Mémorial Léon H. Dupriez
Université catholique de Louvain
(Belgique)
"[…] le postulat de toute
explication des rapports économiques entre les hommes se trouve
dans le concept d'équilibre économique : il est aussi nécessaire
à l'économie objective que le principe économique
l'est à l'économie subjective."
" […] les propositions
d'équilibre, dont le contenu concret est le plus varié, embrassent
toutes les tendances des actes des sujets économiques à se
plier à des cohérences ; or, celles-ci requièrent
une compatibilité logique des rapports abstraits qui servent à
les expliquer. Dans le fait, les rapports réciproques ne peuvent
pas assumer n'importe quelle valeur sans susciter de redressements. Il
se dégage des normes d'attraction, des lieux de cohérence
des finalités économiques, que nous exprimons sous la forme
de relations mutuelles vers lesquelles les faits tendent."
"[La cohérence
tendancielle] repose essentiellement sur des processus d'adaptation résultant
d'actes humains dominés par leurs motivations économiques.
Elle établit que, puisque le non-équilibre est actuel par
rapport aux objectifs, les hommes agissent, dans leur intérêt,
de manière telle que le système social tende vers la cohérence
; cette incitation est d'autant plus urgente que le non-équilibre
est plus grand."
"Interprété
par les équilibres tendanciels, l'ordre historique et statistique
ne peut se comprendre comme une succession mathématique de rapports
découlant les uns des autres. Une telle succession implique, en
effet, un enchaînement causal des phénomènes successifs,
une explication mécaniciste des faits constatés, liant univoquement
les conséquents aux antécédents. Les équilibres
tendanciels de l'ordre humain sont marginalistes […]"
"Dans sa forme
même, l'analyse marginaliste est dominée par une notion logique
de la plus haute importance : le principe même de tout mouvement
est le rapport vers lequel le sujet tend, le terminus ad quem; c'est
lui qui explique ce que l'on fait : la pensée économique
est téléologique. Il n'y a trace, ni dans l'interdépendance
générale, ni dans les équilibres particuliers […]
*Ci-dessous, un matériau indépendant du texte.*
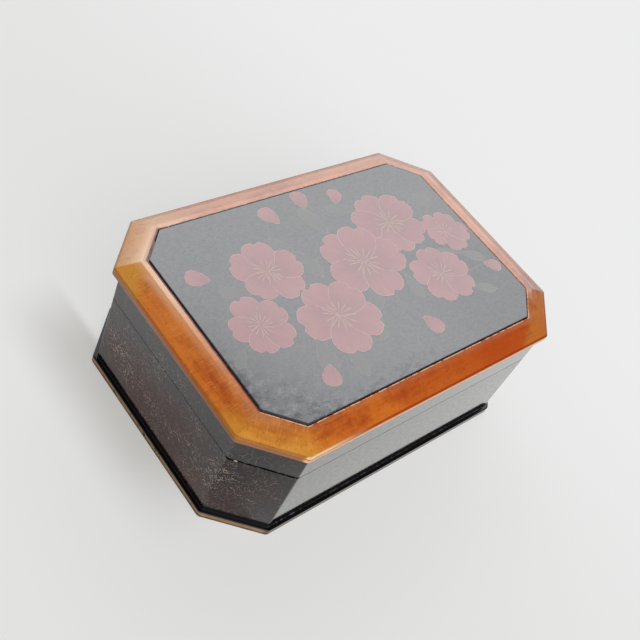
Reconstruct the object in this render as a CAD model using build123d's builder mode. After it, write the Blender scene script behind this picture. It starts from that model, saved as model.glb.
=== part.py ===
"""An eight-sided lacquered wooden box with a lid that lifts off.

The plan is a rectangle with its four corners cut off at 45 degrees. Eight upright boards
of one thickness meet in mitres. The box was joined up closed and the lid sawn off, so
the walls and the lid's skirt lie in one plane on each side. A thin liner stands inside
the walls, and its top edge rises past the seam to locate the lid. A mitred frame of a
sloping moulding closes the lid, stands out past the skirt all round, and holds a raised
panel by a tongue. The foot is a base plate with a rounded edge, and a flat-topped bead
that stands on it round the walls.

The origin is on the surface the box stands on, under its middle: +X runs to the
right along the front, +Y to the back, and +Z is up. Sizes are in millimetres.
"""

import os
from math import sqrt

from build123d import *

os.makedirs("parts", exist_ok=True)

# Plan, measured over the lid frame's outer edge
frame_length = 300
frame_width = 204
corner_leg = 32.8

# Boards of the walls and the lid's skirt
wall_thickness = 7
seam_height = 70.6
skirt_height = 24.7
seam_ease = 0.5

# Base plate and the floor that stands on it inside the walls
base_thickness = 3.2
base_round = 2.2
floor_thickness = 5
floor_rebate = 3.5
board_clearance = 0.2

# Bead round the foot, and how far foot and bead stand out from the walls
bead_height = 3.8
bead_round = 0.6
foot_projection = 2.9
foot_corner_round = 5

# Liner inside the walls, and its edge above the seam
liner_thickness = 3
liner_rise = 6
liner_round = 1
lid_clearance = 0.4

# Lining board that closes the lid from inside
lining_thickness = 4
lining_rebate = 4

# Moulded frame of the lid, and how far it stands out past the walls
long_rail_width = 17.4
end_rail_width = 21
corner_rail_width = 18.9
long_overhang = 2.5
end_overhang = 4.9
corner_overhang = 4.7
frame_edge_height = 4
frame_slope_rise = 6.2
frame_corner_round = 3
slope_crown = 0.45
ring_share = 0.24
ring_round = 5

# Raised panel and the rebate that holds its tongue
panel_rise = 0.6
panel_gap = 1
panel_round = 1.4
tongue_width = 5
tongue_thickness = 4
tongue_clearance = 0.3

# Heights that follow
floor_top = base_thickness + floor_thickness
bead_top = base_thickness + bead_height
liner_top = seam_height + liner_rise
frame_foot = seam_height + skirt_height
lining_foot = frame_foot - lining_thickness
tongue_top = frame_foot + tongue_thickness
edge_top = frame_foot + frame_edge_height
ring_height = edge_top + frame_slope_rise
panel_top = ring_height + panel_rise

side_names = [
    "front",
    "front_right",
    "right",
    "back_right",
    "back",
    "back_left",
    "left",
    "front_left",
]
rail_widths = [long_rail_width, corner_rail_width, end_rail_width, corner_rail_width] * 2


def octagon(long_inset, end_inset, corner_inset):
    """Corners of the plan at these insets, from the front side's left end, anticlockwise."""
    half_length = frame_length / 2 - end_inset
    half_width = frame_width / 2 - long_inset
    leg = corner_leg - long_inset - end_inset + sqrt(2) * corner_inset
    x_corner = half_length - leg
    y_corner = half_width - leg
    return [
        (-x_corner, -half_width),
        (x_corner, -half_width),
        (half_length, -y_corner),
        (half_length, y_corner),
        (x_corner, half_width),
        (-x_corner, half_width),
        (-half_length, y_corner),
        (-half_length, -y_corner),
    ]


def wall_octagon(depth):
    """Corners of the box's plan, this deep behind the walls' outer faces."""
    return octagon(long_overhang + depth, end_overhang + depth, corner_overhang + depth)


def opening_octagon(inset):
    """Corners of the frame's opening, moved inwards by inset on every side."""
    return octagon(long_rail_width + inset, end_rail_width + inset, corner_rail_width + inset)


frame_corners = octagon(0, 0, 0)
opening_corners = opening_octagon(0)
wall_corners = wall_octagon(0)
wall_inner_corners = wall_octagon(wall_thickness)
foot_corners = wall_octagon(-foot_projection)


def section_plane(side, corners):
    """A plane across one side: x is the depth behind the side's line, y the height."""
    start = Vector(*corners[side])
    end = Vector(*corners[(side + 1) % 8])
    along = (end - start).normalized()
    inwards = Vector(-along.Y, along.X)
    return Plane(origin=(start + end) / 2, x_dir=inwards, z_dir=along)


def mitre_planes(side, outer_corners, inner_corners):
    """Upright planes through both ends of a side, each facing its middle."""
    start = Vector(*outer_corners[side])
    end = Vector(*outer_corners[(side + 1) % 8])
    start_cut = Vector(*inner_corners[side]) - start
    end_cut = Vector(*inner_corners[(side + 1) % 8]) - end
    return [
        Plane(origin=start, z_dir=Vector(start_cut.Y, -start_cut.X)),
        Plane(origin=end, z_dir=Vector(-end_cut.Y, end_cut.X)),
    ]


def run_and_mitre(side, outer_corners, inner_corners):
    """Run the pending section along its side and cut both ends to their mitres."""
    extrude(amount=frame_length / 2, both=True)
    for cut in mitre_planes(side, outer_corners, inner_corners):
        split(bisect_by=cut, keep=Keep.TOP)


def round_corners(corners, radius, foot, top):
    """Cut the piece's outer corners back to a plan with rounded corners."""
    with BuildSketch(Plane.XY.offset(foot)) as plan:
        Polygon(*corners, align=None)
        fillet(plan.vertices(), radius=radius)
    extrude(plan.sketch, amount=top - foot, mode=Mode.INTERSECT)


def finish(piece, label):
    """Label a finished piece and write its file."""
    piece.part.label = label
    export_step(piece.part, f"parts/{label}.step")


# Base plate: a board with round corners, its edge rounded down to the surface
with BuildPart() as base_plate:
    with BuildSketch() as base_plan:
        Polygon(*foot_corners, align=None)
        fillet(base_plan.vertices(), radius=foot_corner_round)
    extrude(amount=base_thickness)
    fillet(base_plate.edges().group_by(Axis.Z)[0], radius=base_round)
finish(base_plate, "base_plate")

# Floor board, in a rebate along the foot of the walls
floor_depth = wall_thickness - floor_rebate
with BuildPart() as floor_board:
    with BuildSketch(Plane.XY.offset(base_thickness)):
        Polygon(*wall_octagon(floor_depth + board_clearance), align=None)
    extrude(amount=floor_thickness)
finish(floor_board, "floor_board")

# Walls, rebated for the floor, with the seam's upper outer edge eased
for side, side_name in enumerate(side_names):
    with BuildPart() as wall:
        with BuildSketch(section_plane(side, wall_corners)):
            with BuildLine():
                Polyline(
                    (0, base_thickness),
                    (0, seam_height - seam_ease),
                    (seam_ease, seam_height),
                    (wall_thickness, seam_height),
                    (wall_thickness, floor_top),
                    (floor_depth, floor_top),
                    (floor_depth, base_thickness),
                    close=True,
                )
            make_face()
        run_and_mitre(side, wall_corners, wall_inner_corners)
    finish(wall, f"{side_name}_wall")

# Bead round the foot: a flat-topped moulding on the base plate, its arris rounded
for side, side_name in enumerate(side_names):
    with BuildPart() as bead:
        with BuildSketch(section_plane(side, wall_corners)) as bead_section:
            with BuildLine():
                Polyline(
                    (0, base_thickness),
                    (0, bead_top),
                    (-foot_projection, bead_top),
                    (-foot_projection, base_thickness),
                    close=True,
                )
            make_face()
            arris = bead_section.vertices().sort_by_distance((-foot_projection, bead_top))[0]
            fillet(arris, radius=bead_round)
        run_and_mitre(side, wall_corners, wall_inner_corners)
        round_corners(foot_corners, foot_corner_round, base_thickness, bead_top)
    finish(bead, f"{side_name}_bead")

# Liner inside the walls: set back above the seam, so that the lid lifts straight off
lip_outer = wall_thickness + lid_clearance
lip_inner = wall_thickness + liner_thickness
for side, side_name in enumerate(side_names):
    with BuildPart() as liner:
        with BuildSketch(section_plane(side, wall_corners)) as liner_section:
            with BuildLine():
                Polyline(
                    (wall_thickness, floor_top),
                    (wall_thickness, seam_height),
                    (lip_outer, seam_height),
                    (lip_outer, liner_top),
                    (lip_inner, liner_top),
                    (lip_inner, floor_top),
                    close=True,
                )
            make_face()
            fillet(liner_section.vertices().group_by(Axis.Y)[-1], radius=liner_round)
        run_and_mitre(side, wall_corners, wall_inner_corners)
    finish(liner, f"{side_name}_liner")

# Skirt of the lid, in the plane of the walls, rebated for the lining board
lining_depth = wall_thickness - lining_rebate
for side, side_name in enumerate(side_names):
    with BuildPart() as skirt:
        with BuildSketch(section_plane(side, wall_corners)):
            with BuildLine():
                Polyline(
                    (seam_ease, seam_height),
                    (0, seam_height + seam_ease),
                    (0, frame_foot),
                    (lining_depth, frame_foot),
                    (lining_depth, lining_foot),
                    (wall_thickness, lining_foot),
                    (wall_thickness, seam_height),
                    close=True,
                )
            make_face()
        run_and_mitre(side, wall_corners, wall_inner_corners)
    finish(skirt, f"{side_name}_skirt")

# Lining board, let into the skirt flush with its top
with BuildPart() as lid_lining:
    with BuildSketch(Plane.XY.offset(lining_foot)):
        Polygon(*wall_octagon(lining_depth + board_clearance), align=None)
    extrude(amount=lining_thickness)
finish(lid_lining, "lid_lining")

# Frame rails: an upright edge, a crowned slope rounding over to a flat ring, and a
# rebate below for the panel's tongue. The section is stretched to each rail's width,
# so that rails of unlike width still meet line to line at the mitres.
for side, side_name in enumerate(side_names):
    rail_width = rail_widths[side]
    ring_start = (rail_width * (1 - ring_share), ring_height)
    with BuildPart() as frame_rail:
        with BuildSketch(section_plane(side, frame_corners)) as rail_section:
            with BuildLine():
                edge = Line((0, frame_foot), (0, edge_top))
                slope = SagittaArc(edge @ 1, ring_start, slope_crown)
                Polyline(
                    slope @ 1,
                    (rail_width, ring_height),
                    (rail_width, tongue_top),
                    (rail_width - tongue_width, tongue_top),
                    (rail_width - tongue_width, frame_foot),
                    edge @ 0,
                )
            make_face()
            shoulder = rail_section.vertices().sort_by_distance(ring_start)[0]
            fillet(shoulder, radius=ring_round)
        run_and_mitre(side, frame_corners, opening_corners)
        round_corners(frame_corners, frame_corner_round, frame_foot, ring_height)
    finish(frame_rail, f"{side_name}_frame_rail")

# Raised panel: a tongue under the frame and a field with a rounded edge
with BuildPart() as lid_panel:
    with BuildSketch(Plane.XY.offset(frame_foot)):
        Polygon(*opening_octagon(tongue_clearance - tongue_width), align=None)
    extrude(amount=tongue_thickness)
    with BuildSketch(Plane.XY.offset(frame_foot)):
        Polygon(*opening_octagon(panel_gap), align=None)
    extrude(amount=panel_top - frame_foot)
    fillet(lid_panel.edges().group_by(Axis.Z)[-1], radius=panel_round)
finish(lid_panel, "lid_panel")
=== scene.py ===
# %% [markdown]
# # An eight-sided lacquer box with a painted lid
#
# The box is a rectangle with its corners cut off. Black boards stand on a narrow ledge of
# a foot, an amber frame runs round the lid, and the frame holds a black panel with painted
# blossoms. A measured model of it already exists, with one solid for each board. This
# lesson loads that model and dresses it: each board gets a finer mesh with worn edges, and
# each lacquer gets a finish built from nodes.

# %% Load the measured model
from math import atan2, cos, exp, pi, radians, sin, sqrt, tan

import bmesh
import bpy
from mathutils import Matrix, Vector


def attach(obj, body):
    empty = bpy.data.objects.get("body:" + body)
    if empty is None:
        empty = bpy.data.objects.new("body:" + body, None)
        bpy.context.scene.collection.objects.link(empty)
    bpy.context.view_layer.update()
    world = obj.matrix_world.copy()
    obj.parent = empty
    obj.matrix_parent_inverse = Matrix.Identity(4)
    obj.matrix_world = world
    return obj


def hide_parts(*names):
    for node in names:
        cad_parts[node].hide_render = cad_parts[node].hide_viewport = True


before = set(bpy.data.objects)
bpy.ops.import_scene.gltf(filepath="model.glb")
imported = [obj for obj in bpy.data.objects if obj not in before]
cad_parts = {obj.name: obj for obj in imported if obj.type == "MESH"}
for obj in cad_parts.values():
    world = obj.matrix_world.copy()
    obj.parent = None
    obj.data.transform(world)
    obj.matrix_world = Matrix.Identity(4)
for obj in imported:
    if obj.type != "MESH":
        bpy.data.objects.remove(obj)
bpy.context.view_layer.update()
mm = 0.001

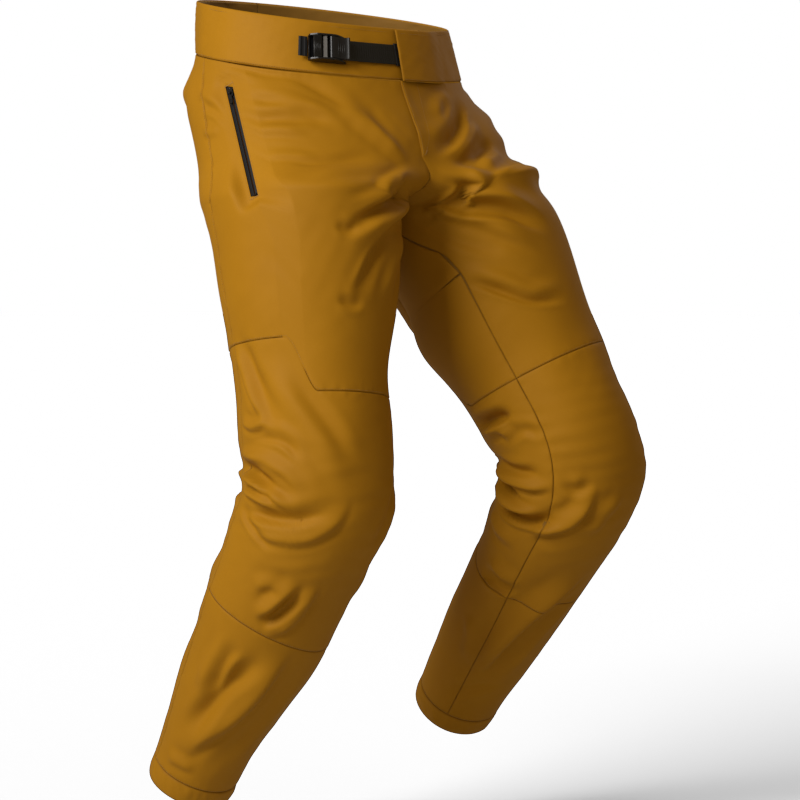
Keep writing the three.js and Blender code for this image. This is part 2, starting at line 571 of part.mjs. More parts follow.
// how the band flares downwards near the strap
const flareAt = (a) => {
  const hi = onBand(a, 0, strapP - 9);
  const lo = onBand(a, 0, strapP + 9);
  const d = lo.clone().sub(hi);
  const radial = onBand(a, 0).sub(arcCentre);
  radial.addScaledVector(arcUp, -radial.dot(arcUp)).normalize();
  return d.dot(radial) / -d.dot(arcUp);
};
const flare = (flareAt(-buckleShare) + flareAt(0)) / 2;
const strapPoint = (angle, h, out) => {
  const r = arcRadius - h * flare + out;
  return arcCentre
    .clone()
    .addScaledVector(flatX, r * Math.sin(angle))
    .addScaledVector(flatY, -r * Math.cos(angle))
    .addScaledVector(arcUp, h);
};
const buckleAngle = angleOf(arcPoints[0]);
const strapEndAngle = buckleAngle - 17 / arcRadius;
const tabAngle = angleOf(onBand(-0.022, 2));
const tailAngle = angleOf(arcPoints[2]);
function arcSlab(a0, a1, h0, h1, r0, r1, columns) {
  return sheet(
    (u, v) => strapPoint(lerp(a0, a1, v), lerp(h0, h1, u), r1),
    (u, v) => strapPoint(lerp(a0, a1, v), lerp(h0, h1, u), r0),
    1,
    columns,
  );
}
{
  const w = strapWidth / 2;
  const pitch = 3 / arcRadius;
  const outline = [];
  const ladderEnd = tabAngle - 1 / arcRadius;
  const count = Math.floor((ladderEnd - strapEndAngle) / pitch);
  // saw teeth along the outside
  for (let i = 0; i < count; i++) {
    const a = strapEndAngle + i * pitch;
    outline.push([a, 0.7], [a + 0.72 * pitch, 1.7]);
  }
  outline.push([strapEndAngle + count * pitch, 0.7], [ladderEnd + 3 / arcRadius, 0.7]);
  const position = [];
  const index = [];
  for (const h of [-w, w])
    for (const r of [0, 1]) for (const [a, out] of outline) {
      const q = strapPoint(a, h, r ? out : -0.9);
      position.push(q.x, q.y, q.z);
    }
  const n = outline.length;
  const id = (h, r, i) => (h * 2 + r) * n + i;
  const quad = (a, b, c, d) => index.push(a, b, c, a, c, d);
  for (let i = 0; i < n - 1; i++) {
    quad(id(0, 1, i), id(0, 1, i + 1), id(1, 1, i + 1), id(1, 1, i));
    quad(id(0, 0, i + 1), id(0, 0, i), id(1, 0, i), id(1, 0, i + 1));
    quad(id(0, 0, i), id(0, 0, i + 1), id(0, 1, i + 1), id(0, 1, i));
    quad(id(1, 0, i + 1), id(1, 0, i), id(1, 1, i), id(1, 1, i + 1));
  }
  quad(id(0, 0, 0), id(0, 1, 0), id(1, 1, 0), id(1, 0, 0));
  quad(id(0, 1, n - 1), id(0, 0, n - 1), id(1, 0, n - 1), id(1, 1, n - 1));
  const g3 = new THREE.BufferGeometry();
  g3.setAttribute("position", new THREE.Float32BufferAttribute(position, 3));
  g3.setIndex(index);
  add("ladder_strap", solidOf(g3), blackPlastic);
  add("strap_tab", arcSlab(ladderEnd + 3.3 / arcRadius, tailAngle, -w - 1.5, w + 1.5, -0.9, 0.9, 8), blackTape);
}
// buckle frame: x along the strap towards the middle front, y up the band, z out
const buckleFrame = (() => {
  const q = strapPoint(buckleAngle, 0, 0);
  const bandWay = onBand(-buckleShare + 0.02, 0).sub(onBand(-buckleShare - 0.02, 0)).normalize();
  const strapWay = strapPoint(buckleAngle + 0.01, 0, 0).sub(strapPoint(buckleAngle - 0.01, 0, 0)).normalize();
  const along = strapWay.lerp(bandWay, 0.4).normalize();
  const upBand = strapPoint(buckleAngle, 8, 0).sub(strapPoint(buckleAngle, -8, 0));
  upBand.addScaledVector(along, -upBand.dot(along)).normalize();
  const out = new THREE.Vector3().crossVectors(along, upBand).normalize();
  return new THREE.Matrix4().makeBasis(along, upBand, out).setPosition(q);
})();
// height of the band under the buckle, in the buckle's frame
const bandTop = (() => {
  const back = buckleFrame.clone().invert();
  let high = -1e9;
  for (let i = 0; i <= 40; i++)
    for (let j = 0; j <= 60; j++) {
      const q = bandPoint(-lerp(buckleShare - 0.08, buckleShare + 0.08, j / 60), lerp(-rise, bandSeam, i / 40), 0).applyMatrix4(back);
      if (Math.abs(q.x) < buckleLength / 2 && Math.abs(q.y) < buckleWidth / 2) high = Math.max(high, q.z);
    }
  return high;
})();
const inBuckle = (geometry) => placed(geometry, buckleFrame);
// an outline in (x, z) pushed across y
const side = (outline, y0, y1, holes = []) => {
  const shape = new THREE.Shape(outline.map(([a, b]) => new THREE.Vector2(a, b)));
  for (const [cx, cz, r] of holes) shape.holes.push(new THREE.Path().absarc(cx, cz, r, 0, Math.PI * 2, true));
  return new THREE.ExtrudeGeometry(shape, { depth: y1 - y0, bevelEnabled: false, curveSegments: 8 })
    .applyMatrix4(new THREE.Matrix4().makeBasis(new THREE.Vector3(1, 0, 0), new THREE.Vector3(0, 0, 1), new THREE.Vector3(0, -1, 0)))
    .translate(0, y1, 0);
};
const rodY = (radius, x, z, y0, y1, sides = 20) =>
  new THREE.CylinderGeometry(radius, radius, y1 - y0, sides).translate(x, (y0 + y1) / 2, z);
{
  const L = buckleLength / 2;
  const W = buckleWidth / 2;
  const wall = 2;
  const inner = W - wall;
  const floor = bandTop + 0.35;
  const floorTop = floor + 1.4;
  const leverX = 3;
  const leverZ = 5.6;
  const pawlX = -11;
  const pawlZ = 5.2;
  const wallSide = [
    [-L, floor], [L, floor], [L, floorTop + 1.4], [L - 6, 3.2], [leverX + 5, 8.4], [leverX - 4, 8.6], [pawlX - 3, 7.8], [-L, 2.2],
  ];
  const holes = [[leverX, leverZ, 1.35], [pawlX, pawlZ, 1.1]];
  add(
    "buckle_base",
    join(
      inBuckle(box(-L, L - 4, -W + 0.4, W - 0.4, floor, floorTop)),
      inBuckle(side(wallSide, -W, -inner, holes)),
      inBuckle(side(wallSide, inner, W, holes)),
    ),
    blackPlastic,
  );
  add("lever_pin", inBuckle(rodY(1.1, leverX, leverZ, -W + 0.2, W - 0.2, 16)), steel);
  add("pawl_pin", inBuckle(rodY(0.85, pawlX, pawlZ, -W + 0.2, W - 0.2, 14)), steel);
  // lever: a boss on the pin, a drive nose under it and a handle that rises to a lip
  const boss = [];
  for (let i = 0; i <= 8; i++) {
    const a = Math.PI * (0.55 + (0.9 * i) / 8);
    boss.push([leverX + 2.7 * Math.cos(a), leverZ + 2.7 * Math.sin(a)]);
  }
  const lever = [
    ...boss,
    [leverX - 0.6, 2.2], [leverX + 1.6, 2.6], [leverX + 4, 4], [leverX + 12, 4.3], [leverX + 19, 5.6], [leverX + 21.5, 8.4],
    [leverX + 19.6, 8.8], [leverX + 17, 7.2], [leverX + 9, 6.4], [leverX + 3, 8.4],
  ];
  add("ratchet_lever", inBuckle(side(lever, -inner + 0.5, inner - 0.5, [[leverX, leverZ, 1.4]])), blackPlastic);
  // hold pawl with its release tab
  const pawl = [
    [pawlX - 8.5, 7.6], [pawlX - 9, 6.2], [pawlX - 3, 4.4], [pawlX - 1.2, 3.2], [pawlX + 3.6, 2.5], [pawlX + 4.4, 2.9], [pawlX + 2.4, 5.6], [pawlX + 1, 7.3], [pawlX - 3, 8],
  ];
  add("release_pawl", inBuckle(side(pawl, -inner + 0.5, inner - 0.5, [[pawlX, pawlZ, 1.15]])), blackPlastic);
  // leaf spring between the walls, pressing on the pawl's nose
  add("pawl_spring", inBuckle(side([[-3.2, 6.9], [-3.2, 6.4], [pawlX + 3.6, 4.9], [pawlX + 3.6, 5.4]], -inner + 0.3, inner - 0.3)), steel);
  // webbing that sews the buckle to the band
  const c = buckleAngle;
  const r = arcRadius;
  add(
    "buckle_webbing",
    arcSlab(c - (L + 12) / r, c - (L + 1.2) / r, -strapWidth / 2, strapWidth / 2, -4.6, -3.4, 3),
    blackTape,
  );
}

export default parts;
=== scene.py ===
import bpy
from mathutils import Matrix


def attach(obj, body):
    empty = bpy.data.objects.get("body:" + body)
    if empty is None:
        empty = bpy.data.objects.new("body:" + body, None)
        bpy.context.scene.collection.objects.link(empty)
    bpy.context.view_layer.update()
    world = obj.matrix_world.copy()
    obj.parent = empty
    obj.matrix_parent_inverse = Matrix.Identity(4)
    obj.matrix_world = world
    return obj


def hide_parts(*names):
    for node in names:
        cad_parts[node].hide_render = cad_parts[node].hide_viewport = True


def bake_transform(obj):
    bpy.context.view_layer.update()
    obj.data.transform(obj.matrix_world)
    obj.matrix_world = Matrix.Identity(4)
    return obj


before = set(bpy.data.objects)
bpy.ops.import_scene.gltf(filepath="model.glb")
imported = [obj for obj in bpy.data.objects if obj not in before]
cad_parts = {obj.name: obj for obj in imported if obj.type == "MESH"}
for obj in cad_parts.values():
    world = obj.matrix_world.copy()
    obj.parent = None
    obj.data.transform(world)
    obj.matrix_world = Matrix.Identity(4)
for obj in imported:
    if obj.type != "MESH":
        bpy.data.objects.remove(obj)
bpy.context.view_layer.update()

import math
import bmesh
import bpy
import numpy as np
from mathutils import Vector

scene = bpy.context.scene

# ---- camera, light and floor ----
studio = {
    "azimuth": -42.5, "elevation": 2.4, "distance": 3.4, "viewHeight": 0.955,
    "target": (0.020, -0.020, -0.4455), "floorHeight": -1.0, "floorSize": 60.0,
    "keyPower": 70, "fillPower": 2.0, "rimPower": 5, "surround": 0.30, "surroundColour": (1.0, 0.78, 0.45, 1),
}


def makeCamera():
    a, e = math.radians(studio["azimuth"]), math.radians(studio["elevation"])
    back = Vector((math.sin(a) * math.cos(e), -math.cos(a) * math.cos(e), math.sin(e)))
    data = bpy.data.cameras.new("camera")
    data.sensor_width = 36
    data.lens = 36 * studio["distance"] / studio["viewHeight"]
    data.clip_start, data.clip_end = 0.05, 60
    camera = bpy.data.objects.new("camera", data)
    scene.collection.objects.link(camera)
    camera.location = Vector(studio["target"]) + back * studio["distance"]
    camera.rotation_euler = (-back).to_track_quat("-Z", "Y").to_euler()
    scene.camera = camera
    return back


def makeLight(name, place, aim, size, power, colour):
    data = bpy.data.lights.new(name, "AREA")
    data.shape = "SQUARE"
    data.size = size
    data.energy = power
    data.color = colour
    light = bpy.data.objects.new(name, data)
    scene.collection.objects.link(light)
    light.location = place
    light.rotation_euler = (Vector(place) - Vector(aim)).to_track_quat("Z", "Y").to_euler()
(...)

du concept du l'impetusqui domine le monde physique"
"Partant de ces
notions essentielles, la méthode d'interprétation basée
sur la cohérence universelle des rapports qui tendent à s'effectuer,
s'exprimant abstraitement en termes d'équilibres tendanciels, tranche
sur diverses autres formes d'abstraction. Celles-ci ne peuvent être
utilisées concurremment dans l'analyse d'un même devenir,
d'un même réseau d'enchaînements, sans pécher
contre la logique. La contradiction porte sur toutes les méthodes
qui raisonnent en termes de rapports réalisés, de cohérences
instantanées, conformes aux mensurations statistiques. De tels rapports
ne sont pas téléologiques : lorsque l'économiste s'en
sert, la nature même de l'explication change. Les explications par
les flux, à la manière physiocratique, lorsqu'elles dépassent
la pure description des structures, sont de cet ordre ; les "équilibres
mouvants", de conception plus récente, contredisent encore plus
nettement la nature téléologique de l'équilibre ;
les "équilibres intertemporels" leur sont apparentés. Tous
impliquent un mécanicisme des relations vantées et se préoccupent
des modes de rupture de l'ordre instantanément établi ou
de la préservation de celui-ci contre la rupture.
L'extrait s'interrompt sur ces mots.